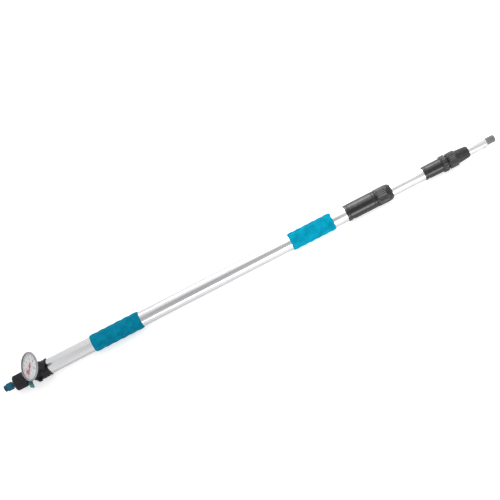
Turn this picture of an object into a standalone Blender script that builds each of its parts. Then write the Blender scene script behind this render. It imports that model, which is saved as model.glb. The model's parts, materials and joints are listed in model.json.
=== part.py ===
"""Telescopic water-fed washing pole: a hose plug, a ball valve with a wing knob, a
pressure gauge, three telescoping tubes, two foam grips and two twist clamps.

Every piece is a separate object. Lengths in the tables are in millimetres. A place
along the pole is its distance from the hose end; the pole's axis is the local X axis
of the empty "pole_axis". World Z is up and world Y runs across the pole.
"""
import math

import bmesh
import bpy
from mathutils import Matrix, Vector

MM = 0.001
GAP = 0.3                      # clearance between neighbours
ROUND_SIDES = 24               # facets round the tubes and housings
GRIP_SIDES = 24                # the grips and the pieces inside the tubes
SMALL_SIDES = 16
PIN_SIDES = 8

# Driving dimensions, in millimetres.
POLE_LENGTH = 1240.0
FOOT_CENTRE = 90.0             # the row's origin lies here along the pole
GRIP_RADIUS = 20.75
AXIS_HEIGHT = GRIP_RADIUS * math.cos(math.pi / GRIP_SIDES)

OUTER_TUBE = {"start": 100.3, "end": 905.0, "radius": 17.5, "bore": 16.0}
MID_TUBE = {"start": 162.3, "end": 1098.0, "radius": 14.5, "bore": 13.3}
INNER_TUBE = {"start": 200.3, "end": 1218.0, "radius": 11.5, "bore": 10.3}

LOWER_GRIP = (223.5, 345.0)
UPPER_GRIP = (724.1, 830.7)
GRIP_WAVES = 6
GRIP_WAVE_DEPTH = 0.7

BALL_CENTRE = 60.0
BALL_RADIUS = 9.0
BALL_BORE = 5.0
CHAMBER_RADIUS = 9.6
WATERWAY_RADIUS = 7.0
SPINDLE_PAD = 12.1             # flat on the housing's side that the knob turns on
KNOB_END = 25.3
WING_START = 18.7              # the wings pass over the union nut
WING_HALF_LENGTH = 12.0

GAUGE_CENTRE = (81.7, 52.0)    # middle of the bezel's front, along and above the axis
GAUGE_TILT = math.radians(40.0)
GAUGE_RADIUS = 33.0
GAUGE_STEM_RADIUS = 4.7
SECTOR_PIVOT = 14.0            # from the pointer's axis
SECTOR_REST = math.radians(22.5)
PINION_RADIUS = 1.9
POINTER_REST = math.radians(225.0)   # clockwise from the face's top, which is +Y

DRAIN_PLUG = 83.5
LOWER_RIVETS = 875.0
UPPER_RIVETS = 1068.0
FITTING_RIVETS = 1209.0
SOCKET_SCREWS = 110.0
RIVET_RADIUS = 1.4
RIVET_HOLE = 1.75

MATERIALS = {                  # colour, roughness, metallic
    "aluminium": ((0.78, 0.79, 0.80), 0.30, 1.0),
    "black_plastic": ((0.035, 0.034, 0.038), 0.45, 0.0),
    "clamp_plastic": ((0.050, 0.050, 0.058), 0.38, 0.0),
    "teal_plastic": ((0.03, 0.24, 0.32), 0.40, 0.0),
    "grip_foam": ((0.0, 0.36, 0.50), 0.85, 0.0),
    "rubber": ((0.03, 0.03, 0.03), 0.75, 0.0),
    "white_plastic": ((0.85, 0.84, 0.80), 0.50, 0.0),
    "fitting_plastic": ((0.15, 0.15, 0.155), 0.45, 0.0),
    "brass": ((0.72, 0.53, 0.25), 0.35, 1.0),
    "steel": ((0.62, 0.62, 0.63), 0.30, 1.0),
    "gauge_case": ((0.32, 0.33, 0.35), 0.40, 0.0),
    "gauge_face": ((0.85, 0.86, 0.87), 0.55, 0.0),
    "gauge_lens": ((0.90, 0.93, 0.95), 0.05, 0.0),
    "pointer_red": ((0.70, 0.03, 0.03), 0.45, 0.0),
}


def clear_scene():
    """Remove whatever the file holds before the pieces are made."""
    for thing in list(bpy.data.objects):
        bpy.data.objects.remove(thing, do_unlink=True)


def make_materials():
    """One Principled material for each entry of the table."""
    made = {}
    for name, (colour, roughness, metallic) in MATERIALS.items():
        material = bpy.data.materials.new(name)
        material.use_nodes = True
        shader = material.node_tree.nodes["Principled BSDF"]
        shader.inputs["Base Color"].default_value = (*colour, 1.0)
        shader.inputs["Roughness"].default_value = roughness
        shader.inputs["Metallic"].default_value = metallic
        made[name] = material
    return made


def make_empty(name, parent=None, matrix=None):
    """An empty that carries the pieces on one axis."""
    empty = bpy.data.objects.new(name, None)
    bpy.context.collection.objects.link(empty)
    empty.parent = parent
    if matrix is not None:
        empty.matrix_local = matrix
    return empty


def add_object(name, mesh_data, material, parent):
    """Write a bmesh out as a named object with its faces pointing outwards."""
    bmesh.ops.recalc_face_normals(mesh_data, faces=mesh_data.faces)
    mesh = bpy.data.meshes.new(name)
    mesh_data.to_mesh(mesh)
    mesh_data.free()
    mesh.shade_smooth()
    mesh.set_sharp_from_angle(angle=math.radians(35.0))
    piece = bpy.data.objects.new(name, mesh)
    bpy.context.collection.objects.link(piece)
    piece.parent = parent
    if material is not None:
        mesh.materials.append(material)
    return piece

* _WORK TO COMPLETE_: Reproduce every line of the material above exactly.

* _SOLUTION TO THIS EXERCISE_:
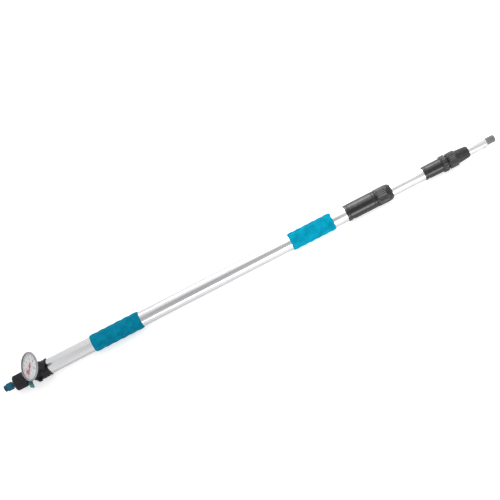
Turn this picture of an object into a standalone Blender script that builds each of its parts. Then write the Blender scene script behind this render. It imports that model, which is saved as model.glb. The model's parts, materials and joints are listed in model.json.
=== part.py ===
"""Telescopic water-fed washing pole: a hose plug, a ball valve with a wing knob, a
pressure gauge, three telescoping tubes, two foam grips and two twist clamps.

Every piece is a separate object. Lengths in the tables are in millimetres. A place
along the pole is its distance from the hose end; the pole's axis is the local X axis
of the empty "pole_axis". World Z is up and world Y runs across the pole.
"""
import math

import bmesh
import bpy
from mathutils import Matrix, Vector

MM = 0.001
GAP = 0.3                      # clearance between neighbours
ROUND_SIDES = 24               # facets round the tubes and housings
GRIP_SIDES = 24                # the grips and the pieces inside the tubes
SMALL_SIDES = 16
PIN_SIDES = 8

# Driving dimensions, in millimetres.
POLE_LENGTH = 1240.0
FOOT_CENTRE = 90.0             # the row's origin lies here along the pole
GRIP_RADIUS = 20.75
AXIS_HEIGHT = GRIP_RADIUS * math.cos(math.pi / GRIP_SIDES)

OUTER_TUBE = {"start": 100.3, "end": 905.0, "radius": 17.5, "bore": 16.0}
MID_TUBE = {"start": 162.3, "end": 1098.0, "radius": 14.5, "bore": 13.3}
INNER_TUBE = {"start": 200.3, "end": 1218.0, "radius": 11.5, "bore": 10.3}

LOWER_GRIP = (223.5, 345.0)
UPPER_GRIP = (724.1, 830.7)
GRIP_WAVES = 6
GRIP_WAVE_DEPTH = 0.7

BALL_CENTRE = 60.0
BALL_RADIUS = 9.0
BALL_BORE = 5.0
CHAMBER_RADIUS = 9.6
WATERWAY_RADIUS = 7.0
SPINDLE_PAD = 12.1             # flat on the housing's side that the knob turns on
KNOB_END = 25.3
WING_START = 18.7              # the wings pass over the union nut
WING_HALF_LENGTH = 12.0

GAUGE_CENTRE = (81.7, 52.0)    # middle of the bezel's front, along and above the axis
GAUGE_TILT = math.radians(40.0)
GAUGE_RADIUS = 33.0
GAUGE_STEM_RADIUS = 4.7
SECTOR_PIVOT = 14.0            # from the pointer's axis
SECTOR_REST = math.radians(22.5)
PINION_RADIUS = 1.9
POINTER_REST = math.radians(225.0)   # clockwise from the face's top, which is +Y

DRAIN_PLUG = 83.5
LOWER_RIVETS = 875.0
UPPER_RIVETS = 1068.0
FITTING_RIVETS = 1209.0
SOCKET_SCREWS = 110.0
RIVET_RADIUS = 1.4
RIVET_HOLE = 1.75

MATERIALS = {                  # colour, roughness, metallic
    "aluminium": ((0.78, 0.79, 0.80), 0.30, 1.0),
    "black_plastic": ((0.035, 0.034, 0.038), 0.45, 0.0),
    "clamp_plastic": ((0.050, 0.050, 0.058), 0.38, 0.0),
    "teal_plastic": ((0.03, 0.24, 0.32), 0.40, 0.0),
    "grip_foam": ((0.0, 0.36, 0.50), 0.85, 0.0),
    "rubber": ((0.03, 0.03, 0.03), 0.75, 0.0),
    "white_plastic": ((0.85, 0.84, 0.80), 0.50, 0.0),
    "fitting_plastic": ((0.15, 0.15, 0.155), 0.45, 0.0),
    "brass": ((0.72, 0.53, 0.25), 0.35, 1.0),
    "steel": ((0.62, 0.62, 0.63), 0.30, 1.0),
    "gauge_case": ((0.32, 0.33, 0.35), 0.40, 0.0),
    "gauge_face": ((0.85, 0.86, 0.87), 0.55, 0.0),
    "gauge_lens": ((0.90, 0.93, 0.95), 0.05, 0.0),
    "pointer_red": ((0.70, 0.03, 0.03), 0.45, 0.0),
}


def clear_scene():
    """Remove whatever the file holds before the pieces are made."""
    for thing in list(bpy.data.objects):
        bpy.data.objects.remove(thing, do_unlink=True)


def make_materials():
    """One Principled material for each entry of the table."""
    made = {}
    for name, (colour, roughness, metallic) in MATERIALS.items():
        material = bpy.data.materials.new(name)
        material.use_nodes = True
        shader = material.node_tree.nodes["Principled BSDF"]
        shader.inputs["Base Color"].default_value = (*colour, 1.0)
        shader.inputs["Roughness"].default_value = roughness
        shader.inputs["Metallic"].default_value = metallic
        made[name] = material
    return made


def make_empty(name, parent=None, matrix=None):
    """An empty that carries the pieces on one axis."""
    empty = bpy.data.objects.new(name, None)
    bpy.context.collection.objects.link(empty)
    empty.parent = parent
    if matrix is not None:
        empty.matrix_local = matrix
    return empty


def add_object(name, mesh_data, material, parent):
    """Write a bmesh out as a named object with its faces pointing outwards."""
    bmesh.ops.recalc_face_normals(mesh_data, faces=mesh_data.faces)
    mesh = bpy.data.meshes.new(name)
    mesh_data.to_mesh(mesh)
    mesh_data.free()
    mesh.shade_smooth()
    mesh.set_sharp_from_angle(angle=math.radians(35.0))
    piece = bpy.data.objects.new(name, mesh)
    bpy.context.collection.objects.link(piece)
    piece.parent = parent
    if material is not None:
        mesh.materials.append(material)
    return piece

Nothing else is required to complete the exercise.